T-shirt Man has 500 unique items stashed in the closet
Now, Lee’s closet is filled with around 500 examples.
Although his parents called him a “lunatic,” and he’s been asked the same question over and over, “Why T-shirts?” he remains unmoved.
“We have to stop treating T-shirts as an insignificant fashion item,” he says. “People usually think they’re only T-shirts, but that’s why they always pick the wrong ones.”
His passion also fits nicely with his career. He’s currently a designer for LG Fashion, where his job is to design T-shirts and jeans.
On a recent interview, he brought a collection of 80 T-shirts to the photo studio.
While preparing for the shoot he said, “People think that T-shirts all look the same, but they are all very unique. It takes a while to learn which style and color fits you the best.”
When Lee was a college student, he used to work at a clothing shop. After he had saved enough money to travel abroad, he flew to Tokyo and Hong Kong to shop for his beloved T-shirts.
“T-shirts in Tokyo tend to be a little smaller and tighter,” he says. “I’m not sure if it’s because of Japanese body types or different preferences in style. Even if it’s the right size, it will give a very different look.”
He found Hong Kong a great place to buy designer-brand T-shirts because of the city’s many outlets that offer generous discounts.
London has many T-shirt shops selling items with bold prints and vivid colors. “Every country has different styling and ways to digest the unique styles,” he says.
But how wise is it to spend a fortune on a designer-brand T-shirt that might quickly go out of fashion?
“You may think that it is pointless to buy expensive T-shirts but when you look carefully, you can tell why they’re worth it,” Lee says.
“Martin Margiela, one of the most famous luxury designers, is one example. The black T-shirt that I bought there has a stretched neck and a stretched small pocket. The T-shirt may look stretched but it’s actually a vintage look that the designer intended.
“To stretch a T-shirt on your own and make a look like this is nearly impossible. Luxury labels show that the designer has devoted his time and energy on making one look. Although it may cost more money, the unique look and great fit makes buying luxuries worthwhile,” Lee says.
So where does Lee suggest you head to for the best T-shirts?
Seoul: T-shirt buffs never tire of shopping at Gwangjang Market in Jongno, central Seoul.
At the market you can find many vintage, or used, clothes. From Jongno 3-ga Station, (lines No. 1, 3 and 5) ask the store owners at the entrance of Gwangjang Market where they sell vintage clothes.
If you’re lucky, you may be able to find a luxury item for just a few thousand won. However, at most shops, there are no exchanges or refunds after purchase, so you should be careful when buying.

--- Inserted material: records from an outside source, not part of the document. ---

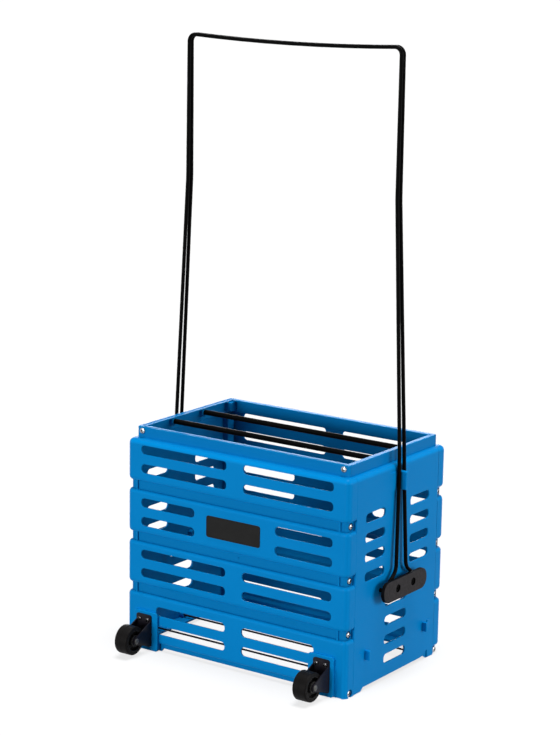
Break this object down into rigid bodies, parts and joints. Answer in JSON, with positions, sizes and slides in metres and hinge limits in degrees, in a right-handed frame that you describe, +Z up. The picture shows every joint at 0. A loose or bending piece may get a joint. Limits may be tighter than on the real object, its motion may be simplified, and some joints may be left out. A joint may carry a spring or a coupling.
{
  "type": "ball basket cart",
  "caption": "Slotted plastic basket for tennis balls on two small wheels, with rods across its open top and bottom and wire handles that swing down as legs.",
  "frame": {"origin": "on the floor, midway between the ends of the object and midway between its furthest points to the front and rear", "axes": "+X along the long side to the right seen from the wheeled face, +Y from the wheeled face to the rear, +Z up"},
  "size_m": [0.3792, 0.2866, 0.8091],
  "materials": {
    "blue_plastic": "moulded, semi-gloss, bright blue",
    "black_wire": "black plastic-coated steel wire, semi-gloss",
    "black_plastic": "moulded, matt, charcoal",
    "black_steel": "black painted sheet and rod, semi-gloss",
    "tyre_rubber": "solid rubber, matt black",
    "hub_plastic": "moulded, black",
    "plated_steel": "zinc-plated pan-head screws, bright"
  },
  "bodies": {
    "basket": {"front_panel": "blue_plastic", "rear_panel": "blue_plastic", "right_end_panel": "blue_plastic", "left_end_panel": "blue_plastic", "front_top_rod": "black_steel", "rear_top_rod": "black_steel", "bottom_rod_1": "black_steel", "bottom_rod_2": "black_steel", "bottom_rod_3": "black_steel", "right_pivot_bracket": "black_plastic", "right_bracket_front_screw": "black_steel", "right_bracket_rear_screw": "black_steel", "left_pivot_bracket": "black_plastic", "left_bracket_front_screw": "black_steel", "left_bracket_rear_screw": "black_steel", "front_right_corner_screw_1": "plated_steel", "front_right_corner_screw_2": "plated_steel", "front_right_corner_screw_3": "plated_steel", "front_right_corner_screw_4": "plated_steel", "front_right_rim_screw": "plated_steel", "front_left_corner_screw_1": "plated_steel", "front_left_corner_screw_2": "plated_steel", "front_left_corner_screw_3": "plated_steel", "front_left_corner_screw_4": "plated_steel", "front_left_rim_screw": "plated_steel", "rear_right_corner_screw_1": "plated_steel", "rear_right_corner_screw_2": "plated_steel", "rear_right_corner_screw_3": "plated_steel", "rear_right_corner_screw_4": "plated_steel", "rear_right_rim_screw": "plated_steel", "rear_left_corner_screw_1": "plated_steel", "rear_left_corner_screw_2": "plated_steel", "rear_left_corner_screw_3": "plated_steel", "rear_left_corner_screw_4": "plated_steel", "rear_left_rim_screw": "plated_steel", "right_wheel_fork": "black_steel", "right_axle": "black_steel", "right_fork_screw_1": "black_steel", "right_fork_screw_2": "black_steel", "right_fork_screw_3": "black_steel", "right_fork_screw_4": "black_steel", "left_wheel_fork": "black_steel", "left_axle": "black_steel", "left_fork_screw_1": "black_steel", "left_fork_screw_2": "black_steel", "left_fork_screw_3": "black_steel", "left_fork_screw_4": "black_steel"},
    "front_handle_body": {"front_handle": "black_wire", "front_right_handle_cap": "black_plastic", "front_left_handle_cap": "black_plastic"},
    "rear_handle_body": {"rear_handle": "black_wire", "rear_right_handle_cap": "black_plastic", "rear_left_handle_cap": "black_plastic"},
    "right_wheel": {"right_tyre": "tyre_rubber", "right_wheel_core": "hub_plastic"},
    "left_wheel": {"left_tyre": "tyre_rubber", "left_wheel_core": "hub_plastic"}
  },
  "joints": [
    {"name": "front_handle_hinge", "type": "hinge", "parent": "basket", "child": "front_handle_body", "pos_m": [0, -0.01052, 0.1248], "axis": [1, 0, 0], "range_deg": [0, 174]},
    {"name": "rear_handle_hinge", "type": "hinge", "parent": "basket", "child": "rear_handle_body", "pos_m": [0, 0.06607, 0.1248], "axis": [-1, 0, 0], "range_deg": [0, 174]},
    {"name": "right_wheel_spin", "type": "hinge", "parent": "basket", "child": "right_wheel", "pos_m": [0.142, -0.12412, 0.02225], "axis": [1, 0, 0], "continuous": true},
    {"name": "left_wheel_spin", "type": "hinge", "parent": "basket", "child": "left_wheel", "pos_m": [-0.142, -0.12412, 0.02225], "axis": [1, 0, 0], "continuous": true}
  ]
}
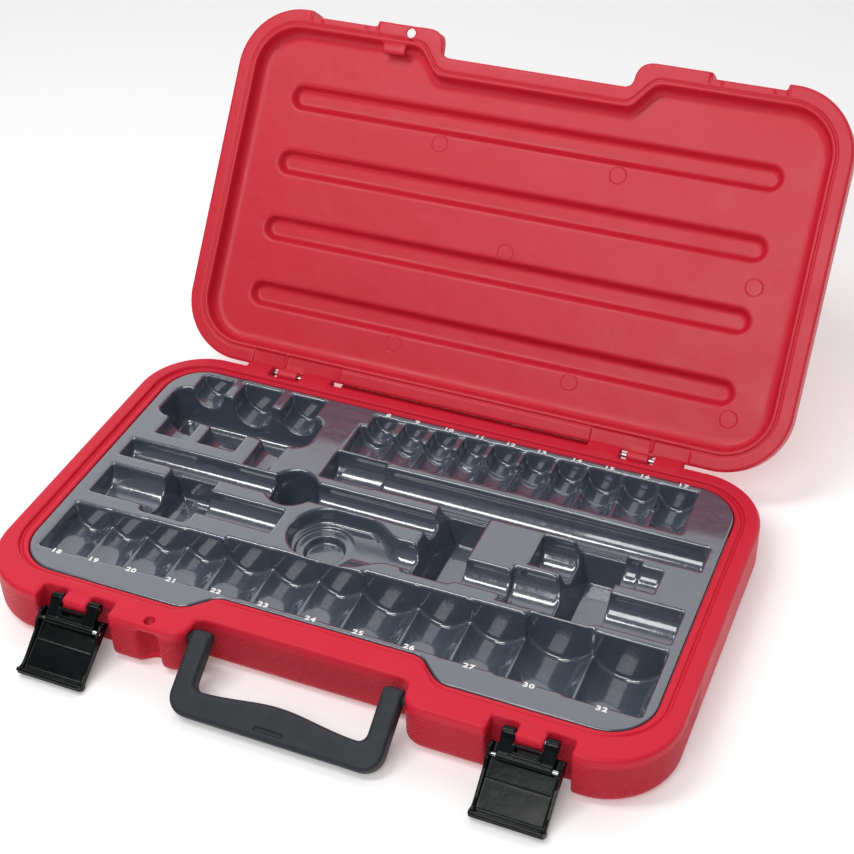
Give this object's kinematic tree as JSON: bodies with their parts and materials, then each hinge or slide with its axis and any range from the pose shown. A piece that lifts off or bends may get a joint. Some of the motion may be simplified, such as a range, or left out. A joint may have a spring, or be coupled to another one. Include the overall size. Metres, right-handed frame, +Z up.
{
  "type": "socket set case",
  "caption": "Flat hinged plastic carry case with a formed tool tray, two draw latches and a swinging handle, shown open and empty.",
  "frame": {"origin": "centre of the flat underside of the base shell, on the surface that the case lies on", "axes": "+X along the case from the small sockets' end to the large sockets' end, +Y from the handle and latches towards the hinges, +Z up"},
  "size_m": [0.462, 0.4908, 0.2455],
  "materials": {
    "shell_red": "satin moulded polyethylene",
    "tray_grey": "glossy thermoformed sheet",
    "latch_black": "gloss",
    "handle_grey": "matte",
    "pin_steel": "plated wire"
  },
  "bodies": {
    "base": {"base_shell": "shell_red", "tool_tray": "tray_grey", "hinge_pin_left": "pin_steel", "hinge_pin_right": "pin_steel", "latch_pin_left": "pin_steel", "latch_pin_right": "pin_steel"},
    "lid": {"lid_shell": "shell_red"},
    "handle": {"handle": "handle_grey"},
    "link_left": {"latch_link_left": "latch_black", "lever_pin_left": "pin_steel"},
    "link_right": {"latch_link_right": "latch_black", "lever_pin_right": "pin_steel"},
    "lever_left": {"latch_lever_left": "latch_black"},
    "lever_right": {"latch_lever_right": "latch_black"}
  },
  "joints": [
    {"name": "lid_hinge", "type": "hinge", "parent": "base", "child": "lid", "pos_m": [0, 0.1363, 0.0336], "axis": [1, 0, 0], "range_deg": [0, 127.25]},
    {"name": "handle_swing", "type": "hinge", "parent": "base", "child": "handle", "pos_m": [0, -0.1235, 0.03], "axis": [-1, 0, 0], "range_deg": [0, 58]},
    {"name": "link_swing_left", "type": "hinge", "parent": "base", "child": "link_left", "pos_m": [-0.152, -0.127, 0.0335], "axis": [1, 0, 0], "range_deg": [0, 42.9]},
    {"name": "link_swing_right", "type": "hinge", "parent": "base", "child": "link_right", "pos_m": [0.152, -0.127, 0.0335], "axis": [1, 0, 0], "range_deg": [0, 42.9]},
    {"name": "latch_left", "type": "hinge", "parent": "link_left", "child": "lever_left", "pos_m": [-0.152, -0.1379, 0.02397], "axis": [-1, 0, 0], "range_deg": [0, 165.4]},
    {"name": "latch_right", "type": "hinge", "parent": "link_right", "child": "lever_right", "pos_m": [0.152, -0.1379, 0.02397], "axis": [-1, 0, 0], "range_deg": [0, 165.4]}
  ],
  "couplings": [
    {"joint": "link_swing_left", "follows": "latch_left", "ratio": 0.25937},
    {"joint": "link_swing_right", "follows": "latch_right", "ratio": 0.25937}
  ]
}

Avoid white clothes if it is dark inside as there may be stains that you can’t see in the dark.
Tokyo: Kuyamatedori, a famous shopping district on a tree-lined street, has a great range of T-shirts. Take the Tokyu Toyoko line and get off at Daikanyama Station. Come out of the west exit and walk for 10 minutes. Kuyamatedori’s shops mainly sell T-shirts and jeans. Hollywood Lunch Market is one of the most famous shops. In Tokyo, there are some distinctive T-shirts from all over the world that we can’t find in Korea.
Hong Kong: Horizon Plaza at Aberdeen is a noted place for T-shirt shopping. The famous multi-store, Joyce, and luxury department store, Lane Crawford, offer great discounts. Here, the T-shirts you really love but had to forgo because of their sky-high prices, may be purchased at up to 70 percent off. From Horizon Plaza, walk for about 10 minutes and you’ll also find an outlet store named Space where the brands Prada and Miu Miu are on sale at generous discounts.